“I remember getting totally pissed off the first time I got a letter that started off with ‘Dear Ms. Smith,'” Patti Smith recalled during a 1976 interview with Penthouse Magazine. “A word like ‘Ms.’ is really bullshit. Vowels are the colors and souls of poetry and speech. And these assholes take the only fuckin’ vowel out of the word ‘Miss.'”
And with that snarky comment, she all but summed up her unique views on feminism.
Photo by August Brill via Flickr Creative Commons.
Patti Smith is a poet and singer-songwriter who played a central role in the creation of the 1970s New York City punk scene. Her melodramatic music, iconoclastic attitude, sartorial style, and bold and beautiful poetry secured her a place in history as one of the first women in punk—the “punk poet laureate,” as she’s been so aptly nicknamed.

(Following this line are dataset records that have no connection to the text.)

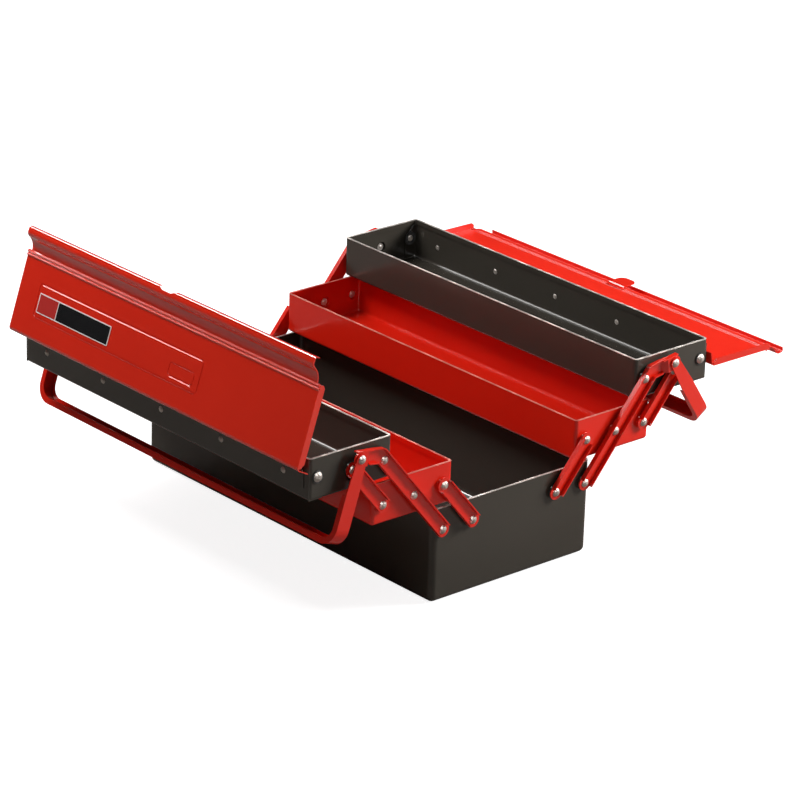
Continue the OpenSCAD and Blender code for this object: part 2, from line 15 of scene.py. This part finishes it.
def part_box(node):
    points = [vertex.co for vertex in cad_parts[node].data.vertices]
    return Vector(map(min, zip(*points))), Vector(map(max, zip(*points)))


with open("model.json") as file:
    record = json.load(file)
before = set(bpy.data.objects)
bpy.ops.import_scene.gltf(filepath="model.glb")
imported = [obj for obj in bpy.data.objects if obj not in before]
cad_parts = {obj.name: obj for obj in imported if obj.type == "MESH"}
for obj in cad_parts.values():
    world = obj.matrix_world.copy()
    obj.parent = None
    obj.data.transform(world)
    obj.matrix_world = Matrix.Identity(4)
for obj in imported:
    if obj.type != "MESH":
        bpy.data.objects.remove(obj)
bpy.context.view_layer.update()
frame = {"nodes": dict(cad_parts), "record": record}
scene = bpy.context.scene
MM = 0.001

# %% [markdown]
# ## Camera
# A long lens far away keeps the box's edges nearly parallel. The camera is set by its azimuth,
# elevation and roll round a point on the box, as a surveyor would note them down.

# %% Camera
AZIMUTH, ELEVATION, ROLL = 48.384, 21.914, 1.820
FOCAL_PX, DISTANCE = 3912.6, 4244.75 * MM
CENTRE_PX = (401.988, 390.919)
AIM = Vector((0, 52.481, 120.989)) * MM
FRAME_PX, SENSOR_MM = 800, 36
FAR_PLANE = 50


def camera_axes(azimuth, elevation, roll):
    """The camera's right, up and back directions, from three angles in degrees."""
    a, e, r = (math.radians(angle) for angle in (azimuth, elevation, roll))
    back = Vector((math.sin(a) * math.cos(e), -math.cos(a) * math.cos(e), math.sin(e)))
    right = Vector((math.cos(a), math.sin(a), 0))
    up = back.cross(right)
    return (right * math.cos(r) + up * math.sin(r), up * math.cos(r) - right * math.sin(r), back)


bpy.ops.object.camera_add()
camera = bpy.context.object
right, up, back = camera_axes(AZIMUTH, ELEVATION, ROLL)
turn = Matrix((right, up, back)).transposed().to_4x4()
camera.matrix_world = Matrix.Translation(AIM + back * DISTANCE) @ turn
camera.data.sensor_width = SENSOR_MM
camera.data.lens = FOCAL_PX / FRAME_PX * SENSOR_MM
camera.data.shift_x = -(CENTRE_PX[0] - FRAME_PX / 2) / FRAME_PX
camera.data.shift_y = (CENTRE_PX[1] - FRAME_PX / 2) / FRAME_PX
camera.data.clip_end = FAR_PLANE
scene.camera = camera
print("lens", round(camera.data.lens, 1), "mm")

# %% [markdown]
# ## Shader arithmetic
# A finish is a small sum over the surface. One class wraps a node's output, so that a sum is
# written as plain Python, and each sign adds one Math node. A second class holds a node tree and
# the few kinds of node that the finishes share.


# %% One wire
class Wire:
    """One output of a node, which can be added, multiplied and compared."""

    def __init__(self, sheet, socket):
        self.sheet, self.socket = sheet, socket

    def _do(self, operation, a, b=0.0, clamp=False):
        settings = {"operation": operation, "use_clamp": clamp}
        return self.sheet.node("ShaderNodeMath", settings, [a, b])

    def __add__(self, other):
        return self._do("ADD", self, other)

    def __sub__(self, other):
        return self._do("SUBTRACT", self, other)

    def __rsub__(self, other):
        return self._do("SUBTRACT", other, self)

    def __mul__(self, other):
        return self._do("MULTIPLY", self, other)

    def __gt__(self, other):
        return self._do("GREATER_THAN", self, other)

    def __lt__(self, other):
        return self._do("LESS_THAN", self, other)

    def __abs__(self):
        return self._do("ABSOLUTE", self)

    __radd__, __rmul__ = __add__, __mul__

    def clamp(self):
        return self._do("ADD", self, clamp=True)


print("wires ready")

# %% One node tree
class Sheet:
    """A material's node tree, with a Principled shader ready at its end."""

    def __init__(self, name, constants):
        self.material = bpy.data.materials.new(name)
        self.material.use_nodes = True
        self.tree = self.material.node_tree
        self.tree.nodes.clear()
        out = self.tree.nodes.new("ShaderNodeOutputMaterial")
        self.shader = self.tree.nodes.new("ShaderNodeBsdfPrincipled")
        self.tree.links.new(self.shader.outputs[0], out.inputs[0])
        for socket, value in constants.items():
            self.shader.inputs[socket].default_value = value

    @classmethod
    def of_tree(cls, tree):
        """A sheet over a tree that has no Principled shader, such as the sky's."""
        sheet = cls.__new__(cls)
        sheet.tree = tree
        tree.nodes.clear()
        return sheet

    def node(self, kind, settings=None, inputs=(), output=0):
        """Any node, from its type, its settings, and the values or wires of its sockets."""
        made = self.tree.nodes.new(kind)
        for key, value in (settings or {}).items():
            setattr(made, key, value)
        pairs = inputs.items() if isinstance(inputs, dict) else enumerate(inputs)
        for key, value in pairs:
            self.feed(made.inputs[key], value)
        return Wire(self, made.outputs[output])

    def feed(self, socket, value):
        if isinstance(value, Wire):
            self.tree.links.new(value.socket, socket)
        else:
            socket.default_value = value

    def set(self, socket, value):
        self.feed(self.shader.inputs[socket], value)

    def place(self):
        return self.node("ShaderNodeTexCoord", output="Object")

    def axis(self, letter, vector=None):
        """One coordinate of a vector, or of the point's place on the object."""
        return self.node("ShaderNodeSeparateXYZ", inputs=[vector or self.place()], output=letter)

    def noise(self, scale, detail=2.0, roughness=0.5):
        inputs = {"Vector": self.place(), "Scale": scale, "Detail": detail, "Roughness": roughness}
        return self.node("ShaderNodeTexNoise", inputs=inputs)

    def blend(self, share, a, b):
        inputs = {"Factor": share, "A": a, "B": b}
        return self.node("ShaderNodeMix", {"data_type": "RGBA"}, inputs, "Result")

    def vector(self, operation, *inputs, output="Vector"):
        return self.node("ShaderNodeVectorMath", {"operation": operation}, inputs, output)

    def ray(self, kind):
        return self.node("ShaderNodeLightPath", output=kind)


print("shader helpers ready")

# %% [markdown]
# ## Painted rim highlights
# A pale line is painted along the top rims as a highlight, where the real folded edges catch the
# lamps: the colour there turns light, part metal and rougher. The long rims get more of it than
# the ends. A mask on the height picks out the rim, and a noise breaks it into patches, which is
# simpler than modelling the lit edge.

# %% Painted rim highlights
RIM_REACH = 0.6 * MM
HEM = 1.5 * MM
LONG_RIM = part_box("rear_upper_tray")[1][0] - HEM
# Share of the painted rim highlight that the end rims keep.
END_HIGHLIGHT = 0.35
PATCHES = 1.6


# The rim line is a painted highlight: a pale, part-metal colour on the rims.
def painted_rim_highlight(sheet, heights):
    """How much painted rim highlight, from 0 to 1, lies along rims at some heights."""
    sides = (abs(sheet.axis("X")) < LONG_RIM) * (1.0 - END_HIGHLIGHT) + END_HIGHLIGHT
    patchy = sheet.noise(scale=60.0) * PATCHES
    rim_highlight = 0.0
    for height in heights:
        rim_highlight = (abs(sheet.axis("Z") - height) < RIM_REACH) * patchy * sides + rim_highlight
    return rim_highlight.clamp()


print("long rims reach", round(LONG_RIM, 4), "m to each side")

# %% [markdown]
# ## Pressed outlines
# The front lid's two shallow panels are pressed into the sheet, and their long edges catch the
# light as thin lines. The grooves are in the solid. Here the normal leans up or down the lid's
# slope in a narrow stripe beside each groove, as the rounded edge of a real pressing does.

# %% Pressed outlines
EDGE_REACH = 0.4 * MM
UP_THE_LID = {"Y": 0.17, "Z": 0.53}
# Each edge, in millimetres: its two ends across the lid, its height, and how far it leans up.
LID_EDGES = [
    (-204.3, 67.3, 254.8, 1.0),
    (-204.3, 67.3, 221.2, -0.8),
    (24.7, 58.3, 240.2, -0.8),
    (24.7, 58.3, 226.9, 1.0),
]


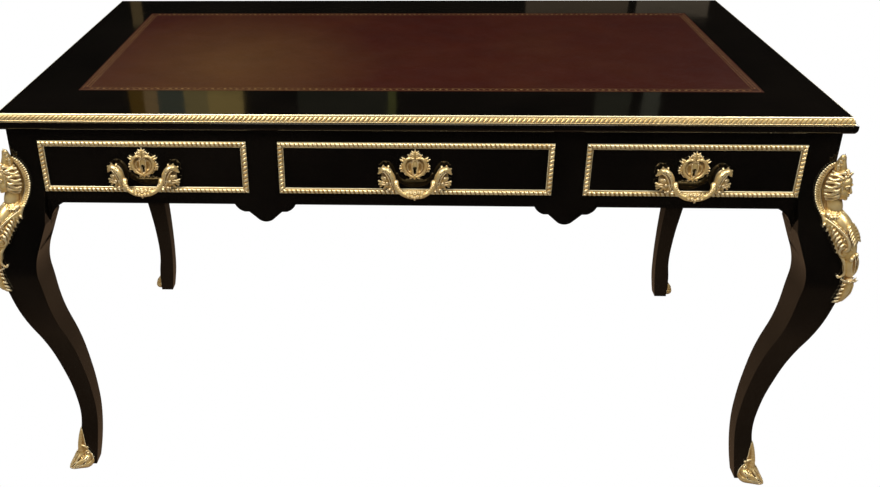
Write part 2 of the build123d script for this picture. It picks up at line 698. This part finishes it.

I first discovered her music during my freshman year of college, and was immediately captivated by her dramatic lyricism and her wild, anarchic voice. As an aspiring musician myself, I was deeply inspired by her free-spirited attitude and her poetic approach to music. Her music quickly found its way into the regular rotation on my iPod, and I have since spent countless hours exploring all 11 of her albums.
Then last week, the most beautiful thing happened: I was finally able to experience the music of this living legend performed live in person at the Moore Theatre in Seattle.
It was everything I hoped it would be. I was thrilled to see that, even at age 68, Patti Smith has not lost a single bit of her trademark snarl. She growled and howled through each of her most dynamic songs, and her dance moves weren’t half bad, either.
Naturally, she was dressed in her trademark androgynous getup: jeans, t-shirt, black blazer, and a black bowler hat balanced atop her long, tangled hair. Her striking confidence and her strong sense of self radiated from the stage. She looked like a rock star. She is a rock star.
But despite her status as a daring and historically influential female artist, Smith’s ideas about feminism are not quite what you might expect. For Smith, her art and her music transcend her politics and her gender.
“Most women writers don’t interest me because they’re hung up with being a woman, they’re hung up with being Jewish, they’re hung up with being somebody or other,” she said. “Rather than just going, just spurting, just creating. These women get so caught up with their heritage that they can never really spiral out.”
This tendency to “spiral out” is precisely the beauty of Smith’s music. Her lyrics follow her stream of consciousness, and her songs often toe the line between spoken word and music. She grunts, yells, moans, groans, and uses any other number of cries to express herself freely and fully without regards to the constraints of politics.
In no song is this more apparent than in “Gloria.” Smith’s nonchalant attitude shines through as she sings from a man’s perspective, bragging about sleeping with a pretty girl he meets at a party. The song is emblematic of the Patti Smith aesthetic: cool, confident, and self-assured.
The lyrics express ownership of her desires, and she refuses to apologize for them. Within the first few lines she declares her independence, singing, “My sins, my own, they belong to me.” She reclaims what others might shame, and in doing so she liberates herself from the societal pressures of what women “should” and “should not” do.
She grooves and groans, building in excitement and intensity as the tune progresses and she lets loose, singing “I gotta tell the world that I made her mine!” (Complemented by a chorus singing “GLORIA” in the background, naturally.)
Utlimately, “Gloria” is not a feminist anthem, nor is the rest of Smith’s music; it is a call to let loose, to stop thinking about society and politics and gender and to just create.
“The French poet, Rimbaud, predicted that the next great crop of writers would be women,” Smith said. “And I believe in that completely. But hung-up women can’t produce anything but mediocre art, and there ain’t no room for mediocre art.”